Bernays provides a brief overview of how propagandists use themes and what strategies they employ in using them.

“These themes contain the ideas to be conveyed; they channel the lines of approach to the public; and they must be expressed through whatever media are used. The themes are every present but intangible–comparable to what in fiction is called the “story line.”

“To be successful, the themes must appeal to the motives of the public. Motives are the activation of both conscious and subconscious pressures created by the force of desires.”

When it comes to themes, it’s all about identifying an emotionally charged cause that can be attached to whatever Bernays is selling. He then sets out to turn his client’s idea, product, or ideology into a symbol for that cause. Once established in the minds of the target, the symbol then becomes a motivational trigger for that target group.

After establishing the themes, the social engineer determines strategy. Bernays briefly covers a few strategies in the essay. In the book based on the essay, themes are strategies are described in much more detail.

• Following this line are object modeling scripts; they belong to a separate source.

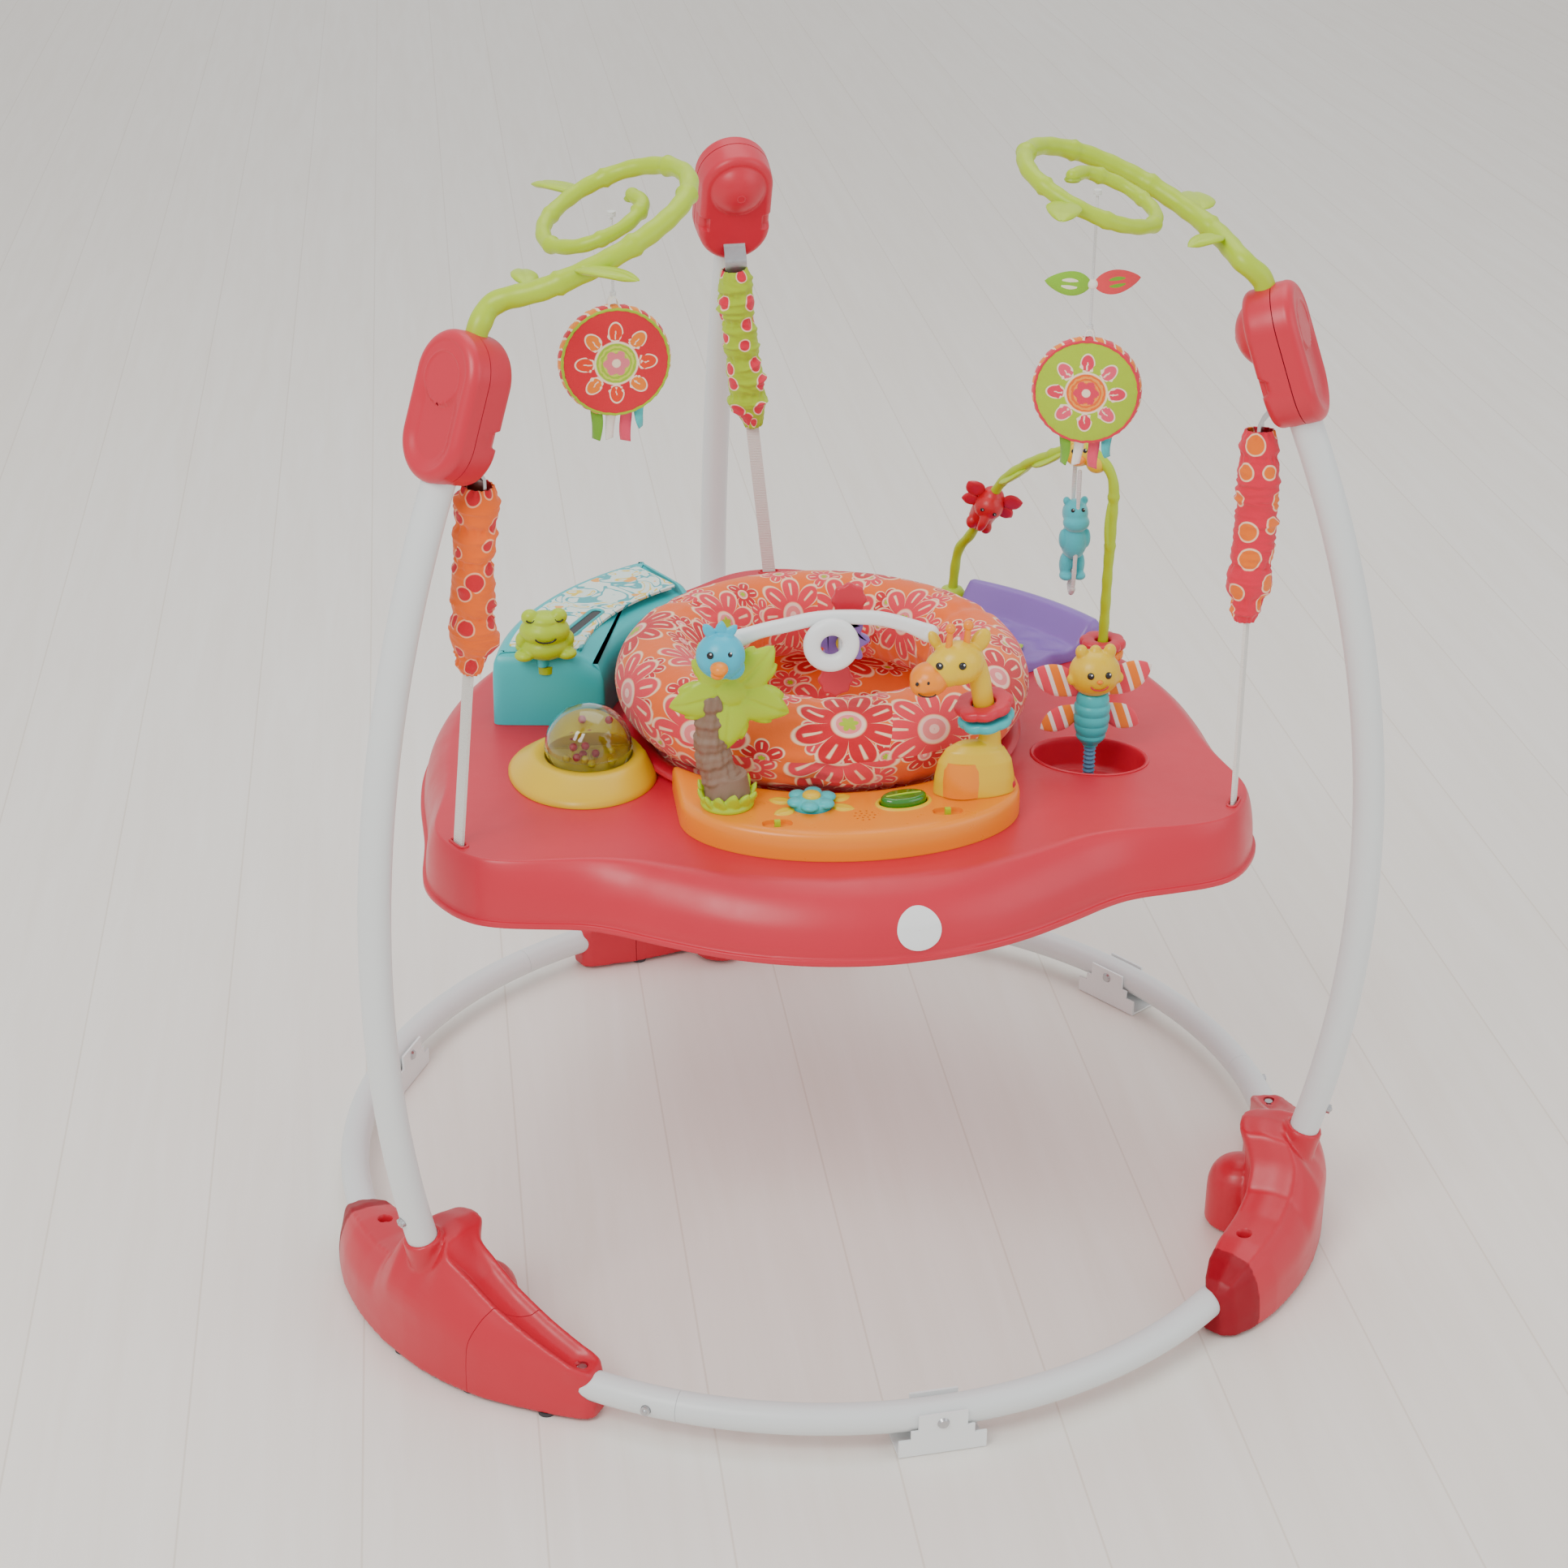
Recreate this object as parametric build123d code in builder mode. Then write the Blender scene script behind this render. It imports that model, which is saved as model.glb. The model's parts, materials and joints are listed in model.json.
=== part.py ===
from build123d import *
import os
from math import sin, cos, asin, sqrt, radians, degrees

os.makedirs("parts", exist_ok=True)

# ------------------------------------------------------------------ driving dimensions (mm)
SX, SY = -4.207, -21.187            # centre of the floor ring; the origin lies under the middle of the envelope
RING_R, RING_Z = 420.0, 29.0    # floor ring centreline radius and height
TUBE_O, TUBE_I = 12.7, 11.3     # 25.4 mm tube, outer and inner radius
SPIG_O, SPIG_I = 11.25, 9.8     # swaged end that plugs into the stub tubes
FOOT = {"left": 215.4, "right": -24.6, "back": 95.4}      # feet, legs and housings, degrees about the ring centre
LOBE = {"left": 210.0, "right": -30.0, "back": 90.0}      # strap points of the tray
LC_R, LC_Z, LEG_R = -540.74, 349.71, 1008.75              # centre and radius of the arc that each leg follows
LEG_SEAM, LEG_TOP, LEG_FOOT = 176.0, 790.0, 64.0
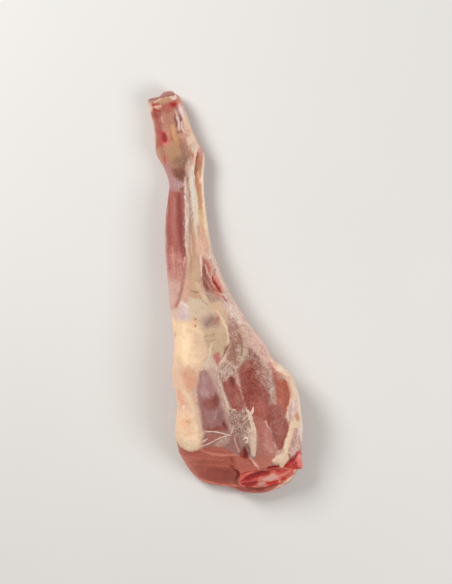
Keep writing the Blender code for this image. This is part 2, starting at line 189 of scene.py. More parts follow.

And last but not least, tactics are chosen.

Tactics

Bernays describes tactics as:

“How the themes are to be disseminated over the idea carriers, the networks of communication.”

Bernays talks about something very important in this section. He emphasizes that tactics shouldn’t be thought of in segmental approaches. He’s referring to compartmentalization. Tactics in and of themselves are not the point. It’s how they work with all the other parts that’s important. This is a holistic approach that enables the propagandists to remain flexible to changing conditions.

Here is what Bernays has to say about selecting activities;

“Emphasis on the consent engineer’s activities will be on the written and spoken word, geared to the media and designed for the audiences he is addressing.”

“He  must familiarize himself with all media and know how to supply them with material suitable in quantity and quality.”

“Primarily, however, the engineer of consent must create news. News is not an inanimate thing. It is an overt act that makes news, and news in turn shapes the attitudes and actions of people.”

Bernays talks a lot about propaganda of the deed in this section. Propaganda of the deed, as Bernays uses the term in his other works, is the staging of events for the purpose of creating news. People are more influenced by real events, by drama that leaves an emotional imprint. By staging and dramatizing an event, it gives those who are there a real experience, and it makes an impact on those whom the message is transmitted to through the various channels of communication. The dramatization of the event in the media creates a domino effect. Someone in the target group witnesses an event on the news, and is inspired to take action of their own. The Resistance movement is a great example of this.

One of the most important parts of the staged event is to create a symbol that connects with the feeling of oppression or desire in the target group. When this is done, the symbol acts as a motivational trigger for members of the target group. This trigger can then be exploited by the social engineers at will.

Bernays essay offers a glimpse into how society’s controllers pull the strings.